(Object modeling scripts)
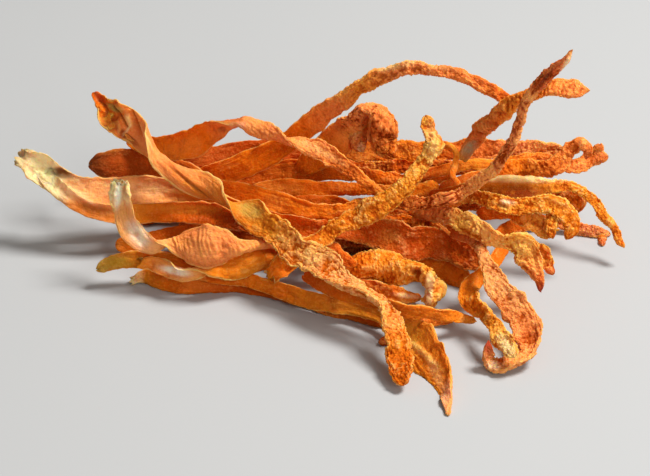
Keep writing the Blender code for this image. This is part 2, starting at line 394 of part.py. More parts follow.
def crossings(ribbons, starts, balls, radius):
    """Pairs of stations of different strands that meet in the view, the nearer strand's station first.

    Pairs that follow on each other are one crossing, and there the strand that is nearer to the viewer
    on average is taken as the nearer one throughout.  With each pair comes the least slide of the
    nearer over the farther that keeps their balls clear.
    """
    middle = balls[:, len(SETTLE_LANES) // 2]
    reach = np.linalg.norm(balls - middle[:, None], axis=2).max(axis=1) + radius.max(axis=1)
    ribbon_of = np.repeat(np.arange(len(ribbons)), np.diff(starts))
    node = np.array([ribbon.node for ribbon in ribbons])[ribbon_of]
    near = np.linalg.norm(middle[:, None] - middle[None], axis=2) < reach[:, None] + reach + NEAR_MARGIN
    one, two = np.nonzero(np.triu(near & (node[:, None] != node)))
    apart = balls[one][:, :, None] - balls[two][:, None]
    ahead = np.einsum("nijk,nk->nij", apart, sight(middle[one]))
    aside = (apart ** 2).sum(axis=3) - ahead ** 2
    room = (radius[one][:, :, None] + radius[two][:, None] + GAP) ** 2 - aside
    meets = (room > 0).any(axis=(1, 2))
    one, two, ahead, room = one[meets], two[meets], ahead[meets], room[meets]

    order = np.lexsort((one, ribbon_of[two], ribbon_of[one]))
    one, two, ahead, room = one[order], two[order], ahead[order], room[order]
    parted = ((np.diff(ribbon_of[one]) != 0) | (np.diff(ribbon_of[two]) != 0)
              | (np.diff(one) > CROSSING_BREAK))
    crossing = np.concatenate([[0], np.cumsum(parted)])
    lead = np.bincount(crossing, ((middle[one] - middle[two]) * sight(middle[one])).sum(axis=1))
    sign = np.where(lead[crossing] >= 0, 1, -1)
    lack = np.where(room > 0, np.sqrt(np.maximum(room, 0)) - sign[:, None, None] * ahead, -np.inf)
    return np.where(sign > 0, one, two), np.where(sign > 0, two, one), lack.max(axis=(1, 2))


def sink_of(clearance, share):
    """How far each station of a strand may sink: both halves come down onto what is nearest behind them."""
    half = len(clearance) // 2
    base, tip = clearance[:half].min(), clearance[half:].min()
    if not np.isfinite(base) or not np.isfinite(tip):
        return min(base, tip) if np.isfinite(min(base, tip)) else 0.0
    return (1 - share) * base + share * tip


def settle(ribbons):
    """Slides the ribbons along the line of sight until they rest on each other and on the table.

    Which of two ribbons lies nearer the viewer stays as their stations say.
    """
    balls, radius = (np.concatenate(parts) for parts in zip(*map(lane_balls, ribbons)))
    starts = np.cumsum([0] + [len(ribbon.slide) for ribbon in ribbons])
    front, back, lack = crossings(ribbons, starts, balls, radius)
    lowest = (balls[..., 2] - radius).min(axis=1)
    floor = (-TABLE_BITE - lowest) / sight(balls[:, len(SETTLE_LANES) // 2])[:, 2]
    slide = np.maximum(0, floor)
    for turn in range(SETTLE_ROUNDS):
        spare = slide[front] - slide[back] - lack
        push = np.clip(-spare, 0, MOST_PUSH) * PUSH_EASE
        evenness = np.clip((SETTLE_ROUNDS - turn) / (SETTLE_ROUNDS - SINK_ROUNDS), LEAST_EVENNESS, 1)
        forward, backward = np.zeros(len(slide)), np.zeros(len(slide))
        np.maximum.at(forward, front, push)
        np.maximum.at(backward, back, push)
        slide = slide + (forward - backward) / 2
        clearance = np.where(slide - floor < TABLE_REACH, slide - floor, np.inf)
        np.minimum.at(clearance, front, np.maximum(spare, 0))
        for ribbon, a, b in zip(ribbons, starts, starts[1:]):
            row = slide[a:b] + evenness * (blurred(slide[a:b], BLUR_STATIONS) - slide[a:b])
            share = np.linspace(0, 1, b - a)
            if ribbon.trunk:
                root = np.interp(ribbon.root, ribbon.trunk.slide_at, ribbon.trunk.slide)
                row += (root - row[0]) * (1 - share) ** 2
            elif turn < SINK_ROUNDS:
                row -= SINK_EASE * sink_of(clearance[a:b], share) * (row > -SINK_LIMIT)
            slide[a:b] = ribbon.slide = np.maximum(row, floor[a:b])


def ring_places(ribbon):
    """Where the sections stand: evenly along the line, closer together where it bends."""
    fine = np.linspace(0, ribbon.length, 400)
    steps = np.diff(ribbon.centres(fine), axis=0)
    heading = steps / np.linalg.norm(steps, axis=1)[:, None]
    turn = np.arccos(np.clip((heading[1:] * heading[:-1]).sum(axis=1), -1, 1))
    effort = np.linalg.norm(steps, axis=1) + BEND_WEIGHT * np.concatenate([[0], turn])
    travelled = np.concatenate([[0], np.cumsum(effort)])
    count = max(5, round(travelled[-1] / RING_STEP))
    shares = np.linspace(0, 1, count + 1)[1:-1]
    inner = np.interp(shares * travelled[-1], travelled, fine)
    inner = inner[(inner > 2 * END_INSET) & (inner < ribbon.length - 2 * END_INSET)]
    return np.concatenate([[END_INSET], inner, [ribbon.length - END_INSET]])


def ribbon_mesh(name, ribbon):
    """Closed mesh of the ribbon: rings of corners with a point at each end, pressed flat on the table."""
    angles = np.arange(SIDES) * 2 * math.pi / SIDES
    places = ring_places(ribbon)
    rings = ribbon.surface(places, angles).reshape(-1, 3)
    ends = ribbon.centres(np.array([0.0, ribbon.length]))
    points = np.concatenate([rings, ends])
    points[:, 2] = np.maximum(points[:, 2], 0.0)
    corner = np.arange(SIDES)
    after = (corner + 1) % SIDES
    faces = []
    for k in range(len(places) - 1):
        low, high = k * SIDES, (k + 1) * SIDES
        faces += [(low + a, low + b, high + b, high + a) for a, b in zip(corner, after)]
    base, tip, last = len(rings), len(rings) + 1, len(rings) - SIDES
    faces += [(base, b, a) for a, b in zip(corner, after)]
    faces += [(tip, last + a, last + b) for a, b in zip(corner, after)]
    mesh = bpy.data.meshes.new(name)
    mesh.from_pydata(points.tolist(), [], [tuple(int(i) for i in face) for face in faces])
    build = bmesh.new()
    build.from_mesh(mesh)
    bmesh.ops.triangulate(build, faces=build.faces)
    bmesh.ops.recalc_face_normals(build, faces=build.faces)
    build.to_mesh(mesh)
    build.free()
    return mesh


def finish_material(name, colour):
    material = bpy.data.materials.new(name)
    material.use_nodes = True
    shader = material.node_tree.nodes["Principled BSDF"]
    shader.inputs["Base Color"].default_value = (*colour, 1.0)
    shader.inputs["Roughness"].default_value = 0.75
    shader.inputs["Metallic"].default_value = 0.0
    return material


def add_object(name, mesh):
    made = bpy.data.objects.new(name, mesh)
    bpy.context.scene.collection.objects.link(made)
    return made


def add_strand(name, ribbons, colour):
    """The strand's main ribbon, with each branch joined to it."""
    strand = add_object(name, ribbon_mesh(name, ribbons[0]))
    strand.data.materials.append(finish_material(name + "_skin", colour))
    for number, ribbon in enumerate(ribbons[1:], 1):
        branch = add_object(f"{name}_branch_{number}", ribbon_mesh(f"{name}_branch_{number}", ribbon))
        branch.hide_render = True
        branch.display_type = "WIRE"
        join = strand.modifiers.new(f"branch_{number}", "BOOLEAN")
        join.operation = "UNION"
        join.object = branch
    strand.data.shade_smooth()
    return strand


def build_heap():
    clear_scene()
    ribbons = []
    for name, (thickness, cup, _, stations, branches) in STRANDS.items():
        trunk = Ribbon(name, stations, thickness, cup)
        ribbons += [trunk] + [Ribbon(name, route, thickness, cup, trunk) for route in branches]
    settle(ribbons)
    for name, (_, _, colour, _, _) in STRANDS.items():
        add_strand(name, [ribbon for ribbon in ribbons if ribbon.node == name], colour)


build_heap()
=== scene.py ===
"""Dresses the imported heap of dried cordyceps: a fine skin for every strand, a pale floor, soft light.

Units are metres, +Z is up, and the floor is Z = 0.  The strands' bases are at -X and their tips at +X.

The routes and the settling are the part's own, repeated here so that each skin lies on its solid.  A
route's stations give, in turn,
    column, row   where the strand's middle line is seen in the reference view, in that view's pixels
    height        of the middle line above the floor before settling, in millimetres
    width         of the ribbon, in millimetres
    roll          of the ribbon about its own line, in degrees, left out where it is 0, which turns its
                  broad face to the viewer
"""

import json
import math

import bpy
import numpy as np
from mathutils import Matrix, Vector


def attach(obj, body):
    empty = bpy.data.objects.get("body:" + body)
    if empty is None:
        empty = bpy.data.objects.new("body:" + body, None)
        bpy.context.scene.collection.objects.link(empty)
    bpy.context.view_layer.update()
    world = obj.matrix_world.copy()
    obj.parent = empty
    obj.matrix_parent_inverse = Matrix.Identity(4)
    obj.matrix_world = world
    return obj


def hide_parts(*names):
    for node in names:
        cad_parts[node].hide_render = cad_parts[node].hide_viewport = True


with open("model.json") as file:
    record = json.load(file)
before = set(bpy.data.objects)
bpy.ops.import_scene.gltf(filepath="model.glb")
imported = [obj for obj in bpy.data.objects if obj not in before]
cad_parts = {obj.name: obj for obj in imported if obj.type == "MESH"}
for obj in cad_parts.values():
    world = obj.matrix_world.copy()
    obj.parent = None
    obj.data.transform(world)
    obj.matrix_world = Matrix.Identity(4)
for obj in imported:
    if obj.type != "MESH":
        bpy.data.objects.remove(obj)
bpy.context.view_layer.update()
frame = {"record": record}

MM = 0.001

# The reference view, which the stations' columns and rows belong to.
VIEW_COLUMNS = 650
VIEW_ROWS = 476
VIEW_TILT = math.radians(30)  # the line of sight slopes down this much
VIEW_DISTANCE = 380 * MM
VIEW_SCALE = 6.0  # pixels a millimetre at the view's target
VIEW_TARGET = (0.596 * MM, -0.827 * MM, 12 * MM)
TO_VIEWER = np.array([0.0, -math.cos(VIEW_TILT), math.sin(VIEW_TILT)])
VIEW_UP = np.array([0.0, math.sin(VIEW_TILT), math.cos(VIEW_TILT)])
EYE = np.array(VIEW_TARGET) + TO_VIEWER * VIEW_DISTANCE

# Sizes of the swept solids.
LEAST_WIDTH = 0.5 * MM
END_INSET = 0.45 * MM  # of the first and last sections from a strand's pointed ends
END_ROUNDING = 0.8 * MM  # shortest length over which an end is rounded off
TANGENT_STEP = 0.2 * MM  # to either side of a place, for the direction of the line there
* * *
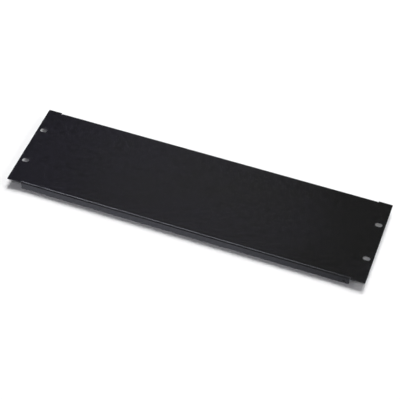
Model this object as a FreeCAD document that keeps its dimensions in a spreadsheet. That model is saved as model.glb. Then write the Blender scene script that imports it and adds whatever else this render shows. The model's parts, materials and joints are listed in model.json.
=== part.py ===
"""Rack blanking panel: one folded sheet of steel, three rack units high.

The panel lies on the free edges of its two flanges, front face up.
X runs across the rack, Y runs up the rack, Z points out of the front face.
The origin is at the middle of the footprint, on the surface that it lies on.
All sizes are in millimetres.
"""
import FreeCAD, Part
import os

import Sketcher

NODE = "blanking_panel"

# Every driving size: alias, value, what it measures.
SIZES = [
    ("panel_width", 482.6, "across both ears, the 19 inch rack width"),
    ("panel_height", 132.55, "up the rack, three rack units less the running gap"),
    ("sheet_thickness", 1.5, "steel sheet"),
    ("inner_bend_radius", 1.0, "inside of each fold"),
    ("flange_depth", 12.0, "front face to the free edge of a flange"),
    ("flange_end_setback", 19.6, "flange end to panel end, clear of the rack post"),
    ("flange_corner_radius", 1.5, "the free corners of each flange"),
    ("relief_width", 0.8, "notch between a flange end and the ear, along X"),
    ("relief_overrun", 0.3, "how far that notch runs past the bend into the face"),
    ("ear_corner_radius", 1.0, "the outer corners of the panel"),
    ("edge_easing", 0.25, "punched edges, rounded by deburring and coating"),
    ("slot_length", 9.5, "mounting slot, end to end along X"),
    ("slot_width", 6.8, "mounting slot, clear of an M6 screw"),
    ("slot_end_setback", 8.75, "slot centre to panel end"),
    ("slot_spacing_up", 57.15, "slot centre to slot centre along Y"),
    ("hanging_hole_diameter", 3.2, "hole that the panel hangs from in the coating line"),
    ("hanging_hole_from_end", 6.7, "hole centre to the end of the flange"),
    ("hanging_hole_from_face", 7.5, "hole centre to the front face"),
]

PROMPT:
From the records above, extract exactly and only the lines that begin at the line with "Model this object" and stop after the line with "rack units high.".

TASK RESULT:
Model this object as a FreeCAD document that keeps its dimensions in a spreadsheet. That model is saved as model.glb. Then write the Blender scene script that imports it and adds whatever else this render shows. The model's parts, materials and joints are listed in model.json.
=== part.py ===
"""Rack blanking panel: one folded sheet of steel, three rack units high.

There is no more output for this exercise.